Where were the police at the U.S. Capitol? Perhaps they were trapped behind the assumption they should not expect violence from white people, even when that violence was clearly telegraphed. Police intervention is unevenly deployed along the axis of race: Black people are killed by police for being perceived as violent, even when they are acting peacefully, yet white people are understood as non-threatening and safe despite the circumstances. White people are allowed to wander the streets openly armed, and they’re able to incite the institutional violence they themselves are protected from. American history understands white violence as a sacred right because America was created by force and subjugation — of Indigenous people, of enslaved Black people, of those who oppose a racist status quo. In the United States, we don’t want to examine the origin of systemic oppression, and as a result, the racist history of policing continues to haunt us.

The Washington Post/The Washington Post/Getty Images

What happened at the Capitol is the natural result of the U.S. government granting endless space to white rage and white violence. An overwhelmingly white police leadership has refused to rein in white supremacist violence, or acknowledge the existence of racism within policing. White police violence against Black people goes unpunished, while Black protests against that very violence are ruthlessly suppressed. Meanwhile, President Trump has told his followers to “be wild,” “never concede,” and “stand back and stand by” — all dog whistles inciting the kind of violence Americans saw on Jan. 6. After being pushed by his colleagues to quell the violence, Trump released a now-deleted video to Twitter. While half-heartedly calling for law and order, Trump said to the rioters, “We love you, you’re very special.” America allows white people to exist in nuance and context — even in the midst of terrible and unconscionable behavior, whiteness is always granted the space to be heard and to be seen as human. Black people are never afforded this. When we express our dissatisfaction with a government that continues to harm and traumatize us, our anger is violently silenced.

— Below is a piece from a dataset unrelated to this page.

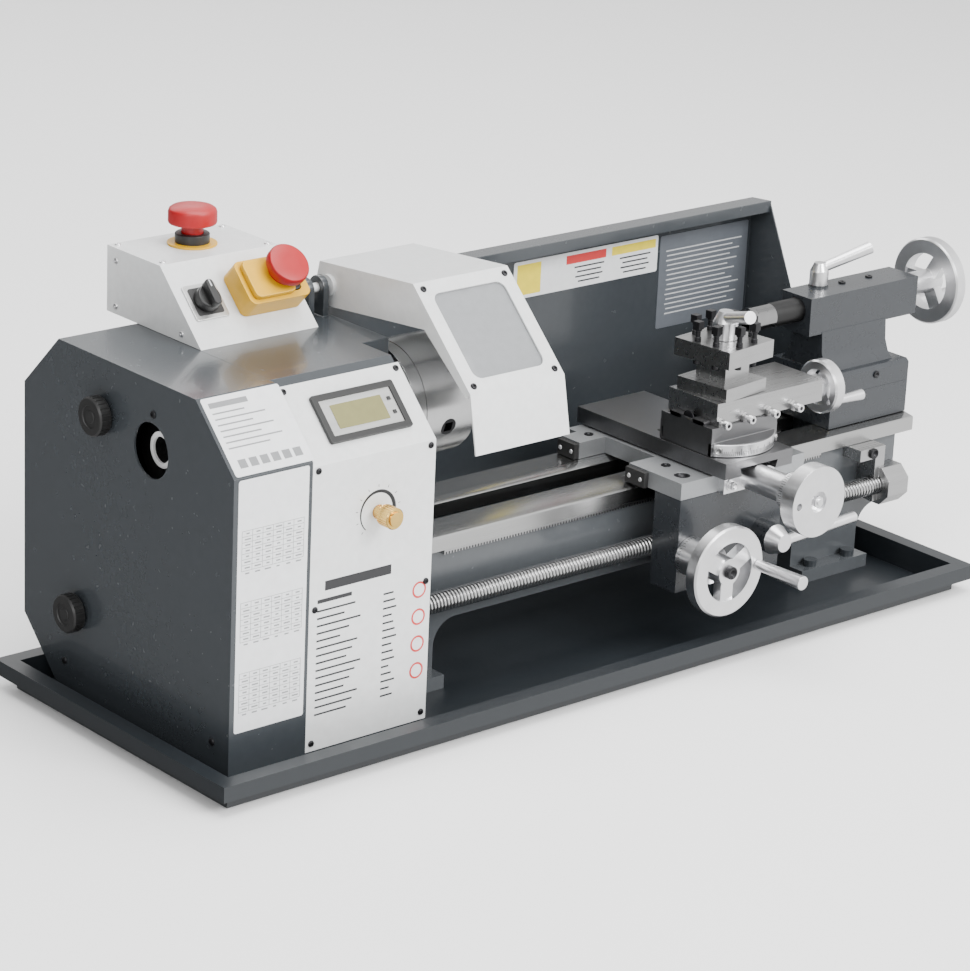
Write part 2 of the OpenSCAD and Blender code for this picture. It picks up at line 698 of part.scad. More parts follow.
// Corner points of the chuck guard's side view, in (Y, Z)
hood_back = [80, 339];
hood_peak = [-39, 349];
hood_knee = [-114, 277];
hood_foot = [-124, 229];
hood_t = 1.6;
win_w = 74;
win_h = 80;
module hood_side(x0) {
    along_x(x0, x0 + hood_t) polygon([hood_back, [89, 301.5], [-55, 315], [-109, 272], hood_knee, hood_peak]);
}
module on_window() {
    a = bearing_to(hood_knee, hood_peak);
    c = (hood_knee + hood_peak)/2;
    translate([hood_x0 + hood_w/2, c.x, c.y]) rotate([a, 0, 0]) children();
}
module strip(p, q, t) {
    n = unit([-(q - p).y, (q - p).x]);
    polygon([p, q, q + n*t, p + n*t]);
}
module chuck_guard() {
    color("white") difference() {
        union() {
            hood_side(hood_x0);
            hood_side(hood_x0 + hood_w - hood_t);
            along_x(hood_x0, hood_x0 + hood_w) {
                strip(hood_back, hood_peak, hood_t);
                strip(hood_peak, hood_knee, hood_t);
                strip(hood_knee, hood_foot, hood_t);
                strip([89, 301.5], hood_back, hood_t);
            }
            rod_x(hood_x0 - 34, hood_x0, hinge_r, hinge_y, hinge_z);
            rod_x(hood_x0 - 3.5, hood_x0 + hood_t, 9, hinge_y, hinge_z);
        }
        on_window() translate([0, 0, -5]) linear_extrude(10) rounded(win_w, win_h, 8);
    }
}
module guard_window() {
    color("#c8ccd2") on_window() translate([0, 0, -hood_t - 2.2]) linear_extrude(2) rounded(win_w + 10, win_h + 8, 8);
}

// ---------- chuck ----------
pinion_ang = 196.4;
jaw_ang = [for (i = [0:2]) pinion_ang + 60 + 120*i];
jaw_in = 14;
jaw_out = 44;
module chuck_backplate() {
    color("gray") difference() {
        rod_x(plate_x0, chuck_x0, chuck_r - 0.4, 0, axis_z);
        rod_x(plate_x0 - 1, chuck_x0 + 1, spindle_bore/2 + 3, 0, axis_z);
    }
}
// Places children on the chuck with +Y pointing out along a radius and +Z along +X
module on_radius(a) { translate([0, 0, axis_z]) rotate([a, 0, 0]) children(); }
pinion_x = -118.3;
module chuck_body() {
    color("gray") difference() {
        rod_x(chuck_x0, chuck_x1, chuck_r, 0, axis_z);
        rod_x(chuck_x0 - 1, chuck_x1 + 1, 11, 0, axis_z);
        for (a = jaw_ang) on_radius(a)
            box([chuck_x1 - 24, 0, -jaw_w/2 - slack], [chuck_x1 + 1, chuck_r + 2, jaw_w/2 + slack]);
        on_radius(pinion_ang) rod_y(chuck_r - 17, chuck_r + 2, 7.5, pinion_x, 0);
    }
}
module chuck_jaw(a) {
    color("silver") on_radius(a) {
        box([chuck_x1 - 23.5, jaw_in, -jaw_w/2], [chuck_x1 + 0.6, jaw_out, jaw_w/2]);
        box([chuck_x1 + 0.5, jaw_in, -jaw_w/2], [chuck_x1 + 9, jaw_out, jaw_w/2]);
        box([chuck_x1 + 8, jaw_in, -jaw_w/2], [chuck_x1 + 17, jaw_out - 9, jaw_w/2]);
        box([chuck_x1 + 16, jaw_in, -jaw_w/2], [chuck_x1 + 25, jaw_out - 19, jaw_w/2]);
    }
}
module chuck_jaw_1() { chuck_jaw(jaw_ang[0]); }
module chuck_jaw_2() { chuck_jaw(jaw_ang[1]); }
module chuck_jaw_3() { chuck_jaw(jaw_ang[2]); }
module chuck_pinion() {
    color("#222222") on_radius(pinion_ang) difference() {
        rod_y(chuck_r - 16, chuck_r - 0.2, 7.45, pinion_x, 0);
        translate([pinion_x, chuck_r, 0]) cube([8, 18, 8], center = true);
    }
}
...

This is exactly who America is.

The events of Jan. 6 are not new, and we should not talk about them like they are surprising. During the 2016 Oregon standoff, a “militia” of heavily armed white farmers seized a federal building, yet police worked with them amicably and sought a peaceful resolution to the unrest. That same year, demonstrators protesting the police killings of Black men Philando Castile and Alton Sterling were met with police in riot gear, and hundreds were arrested. There are hundreds of other examples. Black Americans’ peaceful protests are viewed as inherently violent not because of what they do, but because of who is doing them.

In the aftermath of the riot, we will all hear messages echoing the idea that “this is not who we are.” But this is exactly who America is. We are a dystopian society founded on white supremacy and inequity. Perhaps it’s fitting the attack was on the Capitol — the symbol of what America wants to believe about itself and its ideals of justice, equality, and freedom. If Black people attempted to breach the Capitol, we would have been arrested, tear-gassed, and killed under the guise of safety and national security. Yet, we are willing to allow our democracy to fall for whiteness. It is time for the United States to see itself and to know itself. America is not loyal to democracy if it is only faithful to white supremacy, white rage, and white interests.

As the events at the Capitol sink in, I keep thinking of the viral tweet from Rev. Jacqui Lewis, in which she said we live in a country that “treats Black grief as a threat and white rage as a sacrament.” America is built upon white rage and vitriol, and until we begin the work of truly reckoning with our historical origins, we will never move forward.